ベトナムでブタに特有の感染症が広がり始めています。4年前に中国で大流行したものと同一のようで、対策が遅れれば豚肉の供給に支障をきたす可能性も指摘されています。

ビナファイナンスドットコムから引用:
 ベトナム全土で豚の青耳病の感染が急速に拡大している。今年3月末以降、ハイズオン省やハイフォン市など6省・都市の68地区で発生し拡大が続いている。

 この感染症、正式には「豚繁殖・呼吸障害症候群(PRRS)」といいます。青耳病と通称されるのは、チアノーゼによって耳や鼻が青あざのように変色することからこの名がついたそうです。ブタとイノシシに特有のウイルス性感染症でヒトには感染しませんが、他の病気を併発させることで症状は悪化し、感染後に発症しなかった(不顕性感染)としても食肉としてヒトの口に入れることはできなくなってしまいます。

独立行政法人農畜産業振興機構の「月報・畜産の情報」から引用:
 発症した子豚の下腹部などが、呼吸のたびにヘコヘコと波打つような動きをするため、当初はヘコヘコ病と俗称された。母豚では妊娠後期の流死産や産子異常が、ほ育豚では死亡率が高くなり、呼吸困難や虚弱、開脚姿勢などが、育成・肥育豚では食欲不振や咳を伴わない呼吸困難、増体率の低下、死亡率の上昇などの症状が見られるが、不顕性感染も多い。人への感染はない。

 中国では2006年の夏から2007年にかけて大流行があり、31ある省の半分以上にまで拡大しました。その結果、2006年の1年間だけで40万頭以上のブタが病死、豚肉の価格が急上昇して市民生活に影響を及ぼしました。

北京で発行されている「人民日報」から引用:
 農業部は、ブタの奇病・高病原性青耳病(blue-eared pig desease)が一部の省でまばらに発生していることを明らかにした。データによると、全国で(2007年)1~5月に発病したブタは計4万5千頭、1万8千頭が死亡している。

 その後、ウイルスは中国からベトナムに流れ込み、2007年の夏にベトナムで最初の大流行が起こります。これを見たカンボジアが、ベトナムを含む隣国からのブタと加工済み豚肉の輸入を禁止する事態になりました。

VIETJOから引用:
 ベトナムの青耳病ウイルスは、中国で流行しているウイルスと99%同じ型であることが判明した。 

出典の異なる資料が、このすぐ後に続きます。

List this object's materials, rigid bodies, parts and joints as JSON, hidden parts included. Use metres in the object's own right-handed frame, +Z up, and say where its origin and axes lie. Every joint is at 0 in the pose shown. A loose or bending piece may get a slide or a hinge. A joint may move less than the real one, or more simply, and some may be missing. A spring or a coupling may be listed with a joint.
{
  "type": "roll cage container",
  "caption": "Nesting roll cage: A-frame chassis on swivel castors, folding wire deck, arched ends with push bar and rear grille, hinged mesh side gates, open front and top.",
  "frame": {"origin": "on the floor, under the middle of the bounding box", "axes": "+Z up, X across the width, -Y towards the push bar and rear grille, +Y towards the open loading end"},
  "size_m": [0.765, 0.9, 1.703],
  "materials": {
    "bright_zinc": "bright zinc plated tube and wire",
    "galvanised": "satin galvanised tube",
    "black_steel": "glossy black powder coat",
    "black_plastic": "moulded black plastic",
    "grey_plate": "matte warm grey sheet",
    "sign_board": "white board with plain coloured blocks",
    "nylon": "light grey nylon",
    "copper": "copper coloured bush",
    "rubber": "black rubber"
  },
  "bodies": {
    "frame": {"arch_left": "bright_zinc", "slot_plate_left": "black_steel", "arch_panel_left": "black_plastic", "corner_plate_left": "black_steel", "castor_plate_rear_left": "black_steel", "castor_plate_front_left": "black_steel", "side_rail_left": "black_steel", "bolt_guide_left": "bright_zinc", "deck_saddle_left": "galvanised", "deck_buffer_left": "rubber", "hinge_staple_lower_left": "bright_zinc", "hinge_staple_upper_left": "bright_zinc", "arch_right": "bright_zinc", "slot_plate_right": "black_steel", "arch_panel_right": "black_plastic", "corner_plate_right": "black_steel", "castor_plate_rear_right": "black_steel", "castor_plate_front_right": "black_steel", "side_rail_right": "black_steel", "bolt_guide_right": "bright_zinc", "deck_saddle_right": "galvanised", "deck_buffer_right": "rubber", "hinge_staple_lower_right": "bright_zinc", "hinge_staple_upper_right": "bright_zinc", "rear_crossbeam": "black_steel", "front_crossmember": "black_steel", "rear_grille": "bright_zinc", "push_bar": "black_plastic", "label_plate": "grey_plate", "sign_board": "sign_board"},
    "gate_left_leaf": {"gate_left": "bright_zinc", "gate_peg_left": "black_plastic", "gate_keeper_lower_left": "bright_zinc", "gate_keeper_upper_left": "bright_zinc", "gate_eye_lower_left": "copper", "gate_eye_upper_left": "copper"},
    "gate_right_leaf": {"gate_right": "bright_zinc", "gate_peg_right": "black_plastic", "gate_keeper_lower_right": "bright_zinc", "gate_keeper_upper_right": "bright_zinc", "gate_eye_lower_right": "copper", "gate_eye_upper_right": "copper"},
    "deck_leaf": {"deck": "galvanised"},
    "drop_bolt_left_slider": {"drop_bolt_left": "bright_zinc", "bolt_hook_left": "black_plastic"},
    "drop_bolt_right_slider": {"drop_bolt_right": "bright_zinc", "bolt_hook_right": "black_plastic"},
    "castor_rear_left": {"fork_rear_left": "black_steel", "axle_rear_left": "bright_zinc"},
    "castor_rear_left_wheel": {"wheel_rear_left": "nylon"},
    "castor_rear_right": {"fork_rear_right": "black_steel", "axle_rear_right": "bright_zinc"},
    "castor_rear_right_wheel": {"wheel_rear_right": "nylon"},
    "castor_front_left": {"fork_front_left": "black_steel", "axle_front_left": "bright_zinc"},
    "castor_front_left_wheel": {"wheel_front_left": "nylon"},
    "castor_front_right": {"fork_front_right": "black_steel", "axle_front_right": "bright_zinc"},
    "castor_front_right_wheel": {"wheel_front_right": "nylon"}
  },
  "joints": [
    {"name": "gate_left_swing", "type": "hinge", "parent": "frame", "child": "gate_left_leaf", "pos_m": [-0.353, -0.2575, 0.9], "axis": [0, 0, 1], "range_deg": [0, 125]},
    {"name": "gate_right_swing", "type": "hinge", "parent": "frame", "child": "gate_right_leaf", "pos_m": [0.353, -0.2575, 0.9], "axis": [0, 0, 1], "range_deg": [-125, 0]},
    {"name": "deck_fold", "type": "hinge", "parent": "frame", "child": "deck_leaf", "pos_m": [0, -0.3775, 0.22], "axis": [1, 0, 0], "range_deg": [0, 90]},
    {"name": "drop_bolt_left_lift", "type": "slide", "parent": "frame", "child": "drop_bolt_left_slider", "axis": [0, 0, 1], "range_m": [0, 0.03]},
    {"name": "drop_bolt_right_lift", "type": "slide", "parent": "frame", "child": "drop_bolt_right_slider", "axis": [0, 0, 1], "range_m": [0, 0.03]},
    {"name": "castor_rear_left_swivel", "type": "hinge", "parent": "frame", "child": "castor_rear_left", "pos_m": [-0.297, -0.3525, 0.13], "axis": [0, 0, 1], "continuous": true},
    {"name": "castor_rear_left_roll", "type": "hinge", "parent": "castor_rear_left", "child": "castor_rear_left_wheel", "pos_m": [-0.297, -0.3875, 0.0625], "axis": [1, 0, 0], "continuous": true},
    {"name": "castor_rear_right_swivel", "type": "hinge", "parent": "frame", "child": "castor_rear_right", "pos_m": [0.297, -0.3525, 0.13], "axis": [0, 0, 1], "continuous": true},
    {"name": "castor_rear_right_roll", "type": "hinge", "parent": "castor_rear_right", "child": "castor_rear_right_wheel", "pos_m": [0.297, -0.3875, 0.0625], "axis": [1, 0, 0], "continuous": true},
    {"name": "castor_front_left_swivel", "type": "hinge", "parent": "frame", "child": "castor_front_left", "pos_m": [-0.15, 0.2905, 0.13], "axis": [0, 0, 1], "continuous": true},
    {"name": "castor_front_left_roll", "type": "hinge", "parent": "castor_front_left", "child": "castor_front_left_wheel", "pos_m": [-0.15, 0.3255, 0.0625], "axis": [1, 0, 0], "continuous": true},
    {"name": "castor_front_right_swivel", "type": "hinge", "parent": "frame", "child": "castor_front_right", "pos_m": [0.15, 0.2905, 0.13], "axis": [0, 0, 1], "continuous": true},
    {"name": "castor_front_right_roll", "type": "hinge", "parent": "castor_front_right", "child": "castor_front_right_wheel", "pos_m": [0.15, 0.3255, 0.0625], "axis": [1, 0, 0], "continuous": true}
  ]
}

 日本でも1990年代前半から発生例が見られはじめ、現在は届出伝染病として監視の対象になっています。豚インフルエンザなどと同様に、豚舎で蔓延が起こると、大量の殺処分に発展することもあります。
 しかもベトナムでは、2007年の大流行で10万頭以上を殺処分したにもかかわらず、病気に対する認識がなお甘い地域が残っているといいます。過去には殺処分されたブタの死骸を掘り出し、食肉として市場に出そうとしたとんでもない奴もいました。

VIETJOから引用:
 ゲアン省ジエンチャウ郡ジエンフック村警察は(2008年4月)17日午前2時ごろ、青耳病で殺処分されたブタ11頭を盗み出しで運搬していたとして近くの村に住む男2人を逮捕した。(中略)この逮捕を受けてジエンハイン村人民委員会が調べたところ、17日に処分した青耳病のブタ74頭のうち73頭が盗み出されていたことが発覚した。

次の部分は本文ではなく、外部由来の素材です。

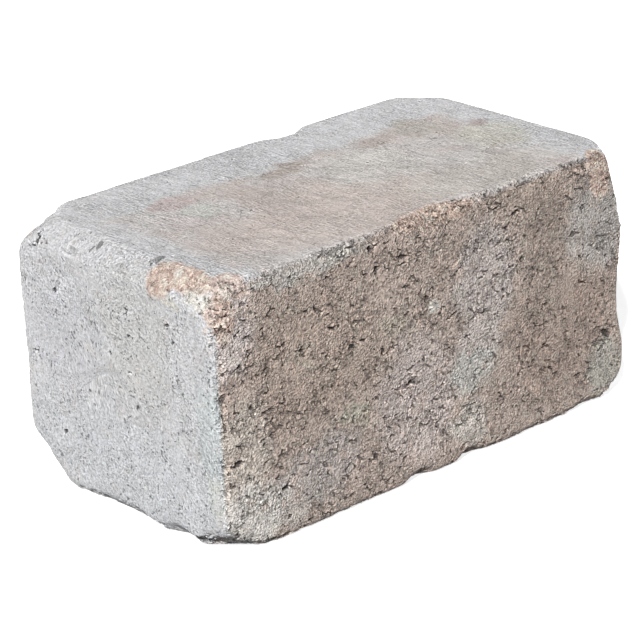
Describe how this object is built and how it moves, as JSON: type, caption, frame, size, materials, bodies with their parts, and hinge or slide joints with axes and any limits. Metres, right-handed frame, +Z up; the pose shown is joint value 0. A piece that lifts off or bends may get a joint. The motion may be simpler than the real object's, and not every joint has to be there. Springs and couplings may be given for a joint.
{
  "type": "concrete wall block",
  "caption": "Solid rectangular block of cast concrete for a garden or retaining wall, with tumbled round edges, broken corners, smooth beds and ends and pitted long faces.",
  "frame": {"origin": "middle of the bottom bed's outline, on the surface that the block rests on", "axes": "+X along the block from its near end to its far end, +Y from its front face to its rear face, +Z up through its height"},
  "size_m": [0.305, 0.17, 0.152],
  "materials": {
    "concrete": "matt, as cast and tumbled"
  },
  "bodies": {
    "root": {"wall_block": "concrete"}
  },
  "joints": []
}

 政府では中国からワクチンを緊急輸入するなど予防に全力を挙げていますが、一度発症してしまうと対症療法しかないことや、ウイルスの伝染性が非常に強くワクチン自体の臨床効果が低いという問題があります。

ビナファイナンスドットコムから引用:
 グエン・タン・ズン首相はこのほど各省庁及び地方に感染の拡大阻止と早期制圧を指示する公電を送り、感染を確認した際には規定に沿って公表することなどを各地方に指示した。

 PRRSの完全制圧には、中央、地方、そして養豚業者の三位が一体となった対策が重要です。そして先端技術を持つ日本の協力も必要でしょう。